In Wellington, I asked the group to think of my colleague’s grandchild, just born in a tent in Rafah. Her family named her Salaam – peace. We sang so that Salaam might hear Jewish voices raised for peace, for justice, for a life with her – not at her expense.

In our small groups on the street, we wore the tallis to bring Jewishness more fully to our solidarity. Jewish solidarity with Palestinians requires us to confront our responsibility as well as our own trauma – and after all that it requires us to choose the risks of peace rather than the risks of war.

Jewish solidarity is thus not an act of self-abasement but of a fuller participation in our world. We have been raised in the harms of Zionism and we can be agents of change. Our responsibility is not self-hating, it is adult and repairing.

People are familiar with Hillel’s 2000-year-old injunction, If I am only for me, then who am I? Jewish solidarity replies by being for each other.

Relational Jewish philosophy or theologies like Martin Buber’s say that Gd is present in the space between fully present equals.
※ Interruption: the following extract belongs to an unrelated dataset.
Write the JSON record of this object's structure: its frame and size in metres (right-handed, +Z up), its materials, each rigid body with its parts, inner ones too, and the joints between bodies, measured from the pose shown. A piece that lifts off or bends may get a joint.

We recently read a Torah portion in which Gd situates Gd’s voice in the space between two winged carvings.

Solidarity happens in that space between us when we stand together, look straight at each other and imagine in each others’ eyes a land beyond war – from the river to the sea.

In both Auckland and Wellington, our prayer services were joined by non-Jews. Thank you: it felt so good to be surrounded by friends. Being Jewish in public while the White Right is mainstreaming anti-semitism is not risk-free, but as with any form of racism or threat, we face it together. We face it knowing that others will stand with us because we stand with them.

I wear my tallis to say privately hineini – ­I am here. I wore it in public to append the fuller meaning, hineini – and I am ready. I am ready to enact a Judaism beyond Zionism in a world where we thrive in our mutual bonds.